#### What needs to be done
Go through the data below. Pull out every line that has the word "scene".

#### Provided data

## start

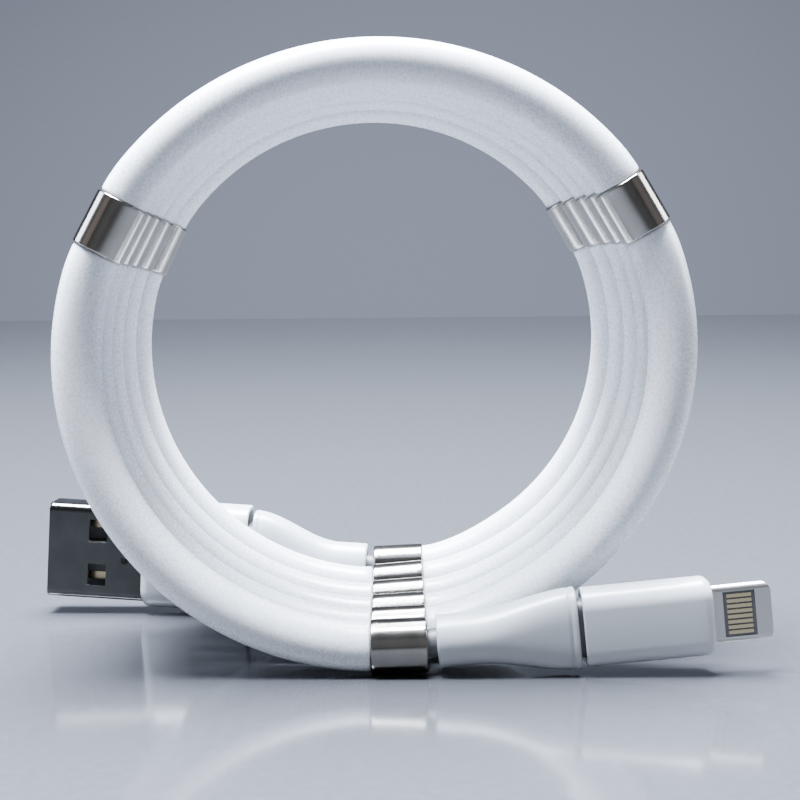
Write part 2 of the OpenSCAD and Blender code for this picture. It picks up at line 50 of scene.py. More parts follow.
LENS = 70.15
TURN_RIGHT = 1.38
LOOK_DOWN = 5.42
ROLL = -0.42

lens = bpy.data.cameras.new("camera")
lens.lens = LENS
lens.sensor_width = 36
lens.clip_start = 0.005
camera = bpy.data.objects.new("camera", lens)
camera.matrix_world = (
    Matrix.Translation(EYE)
    @ Matrix.Rotation(-math.radians(TURN_RIGHT), 4, "Z")
    @ Matrix.Rotation(math.radians(90 - LOOK_DOWN), 4, "X")
    @ Matrix.Rotation(math.radians(ROLL), 4, "Z")
)
bpy.context.collection.objects.link(camera)
bpy.context.scene.camera = camera

# ---------------------------------------------------------------- cord
# The cord is a stranded copper core in a soft, milky silicone rubber jacket, extruded round
# and wound into a standing hoop. The jacket is cut at every magnet ring, where only the core
# runs through, and only the core runs on into the two boots.
TURNS = 5
RINGS_PER_TURN = 3
STEPS = 24
HOOP_R = 33.4
SAG = 0.58
SAG_LAST = 0.1
SAG_LEAN = 8.5
DRAW_IN = 2.95
DRAW_POWER = 2.85
FOOT_LEAN = 3.5
FOOT_AHEAD = 9.0
FOOT_HALF = 22.0
SETTLE = 0.35
RIGHT_DRIFT = 3.8
DRIFT_PHASE = 60.0
SLIP = 0.33
CORD_D = 5.6
CORE_D = 3.2
RING_D = 6.2
RING_LEN = 6.4
FACE_GAP = 0.05
PITCH = RING_D + 0.05
NECK_GAP = 1.1
MOUTH_RISE = 0.3
CHARGER_MOUTH_Z = 6.014
GRIP_LEN = 6.0
PHONE_TILT = 5.4
PHONE_TURN = 2.0
CHARGER_TILT = 3.6
CHARGER_TURN = 4.0
HALF_STEP = 0.5 / STEPS


def unit(v):
    """Vectors of length one in the directions of v."""
    return v / np.linalg.norm(v, axis=-1, keepdims=True)


def hoop_angle(t):
    """Angle round the hoop in degrees after t turns, from its lowest point.

    It runs ahead of an even winding by a cosine that is nought at the foot and fullest on the right.
    """
    foot = math.cos(math.radians(DRIFT_PHASE))
    drift = (foot - np.cos(np.radians(360 * t - DRIFT_PHASE))) / (1 + foot)
    return (360 - SLIP) * t - FOOT_LEAN + RIGHT_DRIFT * drift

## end

#### Response for this exercise
Write part 2 of the OpenSCAD and Blender code for this picture. It picks up at line 50 of scene.py. More parts follow.
bpy.context.scene.camera = camera